No matter how battered his body was, he would refuse to go voluntarily to the bench. In practices, after taking his turn with the first-string offense, he would ask for duty on the scout squad, which would be running opponents' plays against the first-team defense.
He, too, goes through life on the upbeat. Nearly everyone is Saul's friend at training camp, from the general manager to guards at the stadium gate. He also is a marvelous teller of ribald stories. At the team training table two weeks ago, after the players chanted for him to stand up, Saul spent five minutes relating a story that had coaches and athletes doubled over in laughter.
Saul is what a lineman is supposed to be: tough, crusty, battered, hard-nosed. The affection his teammates hold for him is apparent to anyone who spends time at camp.
"Maybe there is no right way to handle a situation like this," said Jurgensen, who has had seven years to ponder his forced retirement by Allen. "No one wants to be told they aren't any good any more. You survive in this league on ego and pride. It's really a great life. Everything is done for you and you are considered special by fans.
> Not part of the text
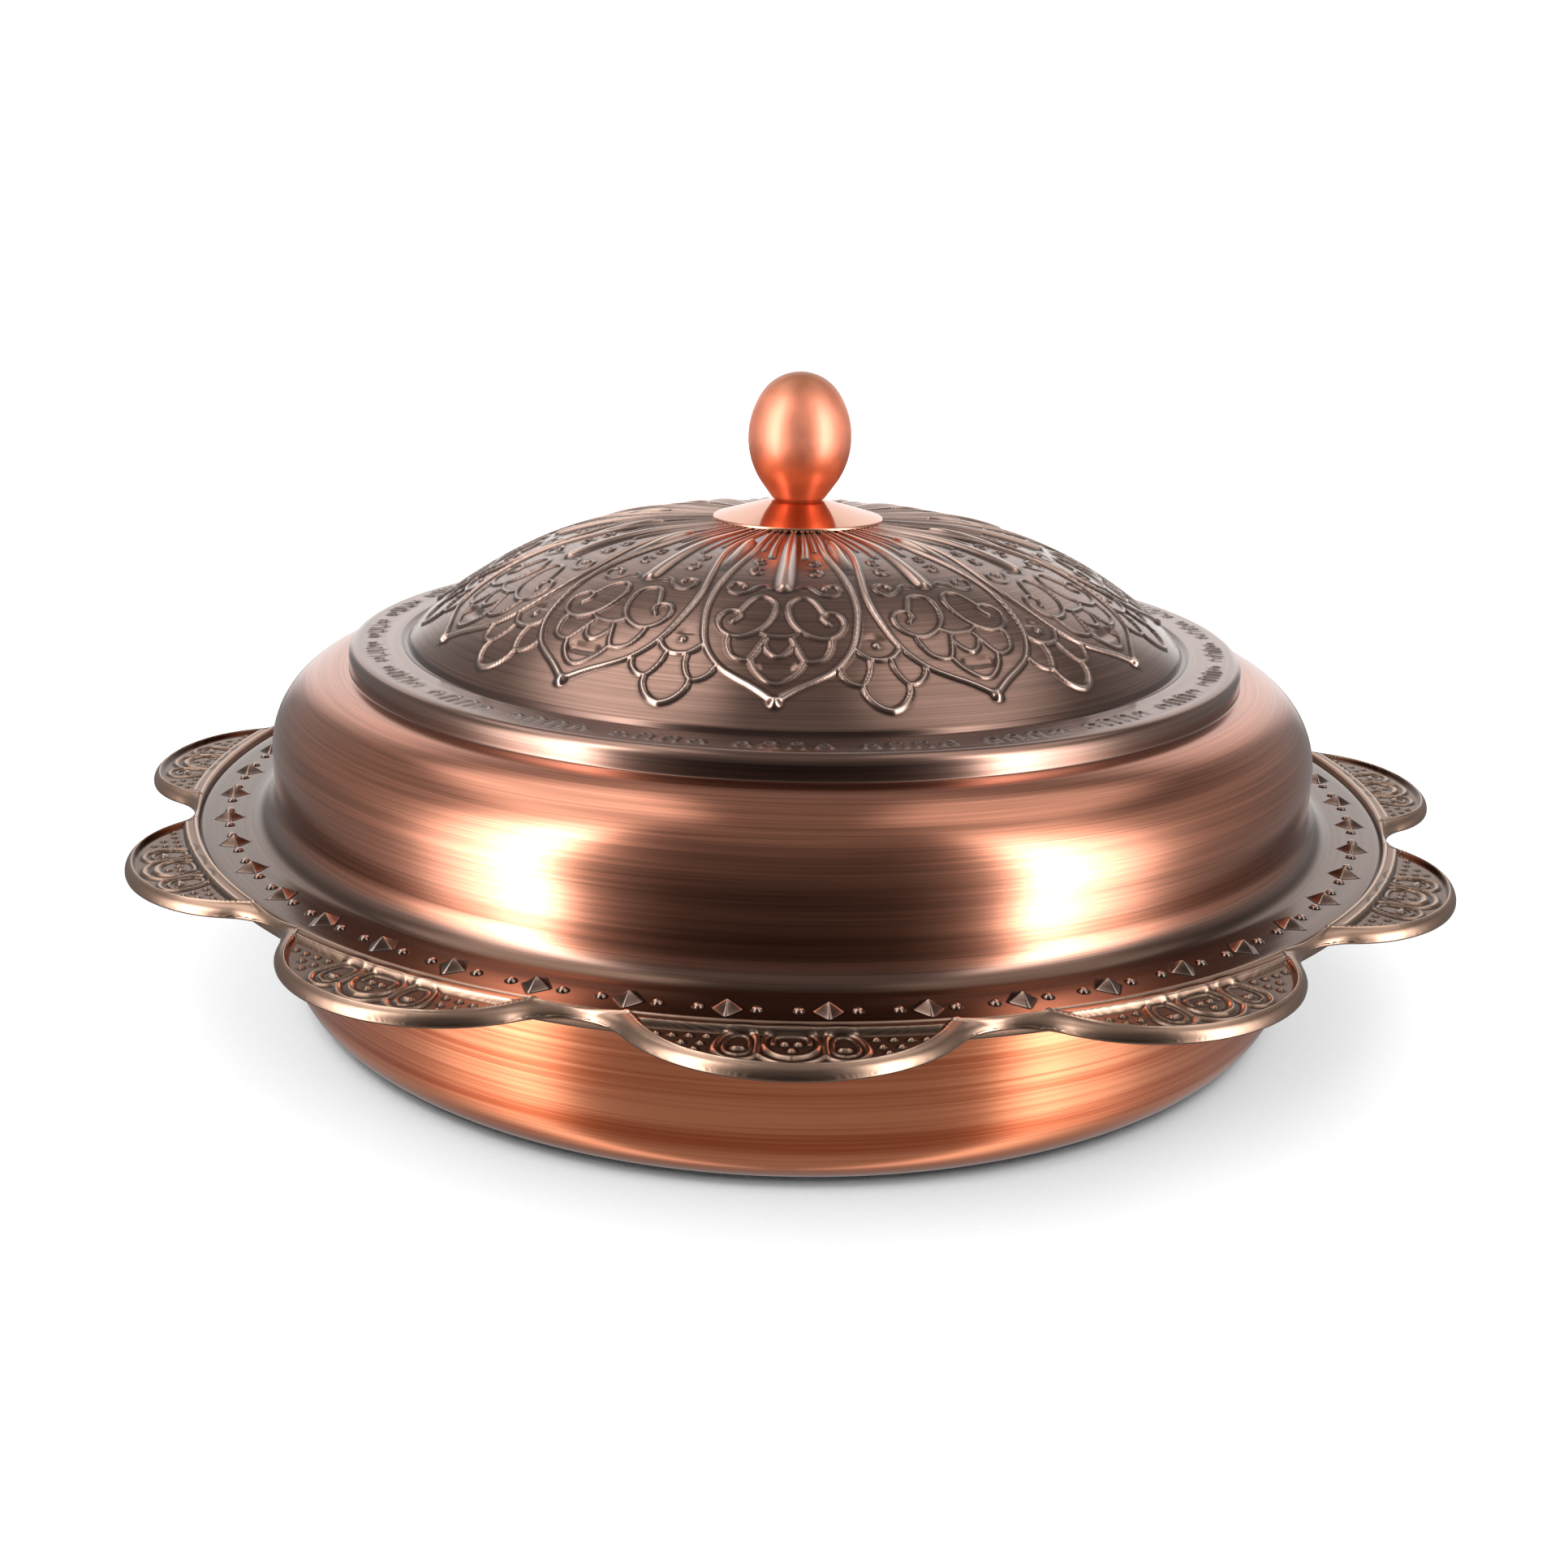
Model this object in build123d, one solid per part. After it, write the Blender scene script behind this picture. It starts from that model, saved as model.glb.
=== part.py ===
"""Covered copper dish for Turkish delight: a low pan, a scalloped rim and a domed lid.

Millimetres, +Z up. The origin is the middle of the flat base, and one lobe of the rim points to -Y.
The dish (pan and rim) stays on the table. The lid lifts straight off and rests on the rim's flat seat.
"""
from build123d import *
from math import acos, asin, atan2, cos, degrees, hypot, sin, sqrt, tan
import os

# ---- driving dimensions -------------------------------------------------------------------------
sheet = 1.0                # thickness of every pressed copper sheet

seat_z = 35.0              # top of the rim's flat seat, which carries the lid
mouth_r = 103.0            # outside of the pan's wall at the mouth
base_corner_r = 8.5        # outside radius between wall and base
base_r = 92.6              # where that corner meets the flat base
lip_r = 112.0              # edge of the pan's turned-out lip
lip_bend = 2.0             # outside radius under the lip

lobe_count = 12
lobe_centre_r = 106.8      # each lobe is part of an ellipse centred here
lobe_half_width = 31.0     # half the ellipse along the rim
lobe_reach = 22.5          # half the ellipse across the rim
valley_r = 4.5             # hollow rounding between two lobes
rim_inner_r = 104.5
border_z = 37.2            # top of the rolled border
border_low_z = 35.0        # its outer edge
panel_z = 36.0             # floor of the sunk panels
border_round = 1.7         # rounding of the border's outer top edge
border_width = 4.0
panel_inner_r = 117.6      # inner side of the sunk panel in each lobe
lid_clearance = 0.4        # play between the lid's flange and the step round it

flange_r = 115.0           # outside of the lid's flange
gem_count = 48             # four-sided studs pressed up out of the flange
gem_ring_r = 110.0
gem_long = 5.6             # across the flange
gem_wide = 4.4             # along the flange
gem_rise = 1.6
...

You start feeling you are invincible.
"The club uses you, but you want to be used. It's tough to have to start a new life at 35."
Both Saul and Kuziel have planned for their second careers, however. Kuziel is an established real estate agent in Northern Virginia. Saul is employed by a local corporation. Neither would be headed for the unemployment line if the Redskins handed them a pink slip. But their departure would eliminate another link to the Redskin past.
"You try to make the soundest decisions possible about everyone," said Gibbs. "You also have to go on instinct, a gut feeling. You try to be fair, but it never works out that way. These are sad times, no doubt about it."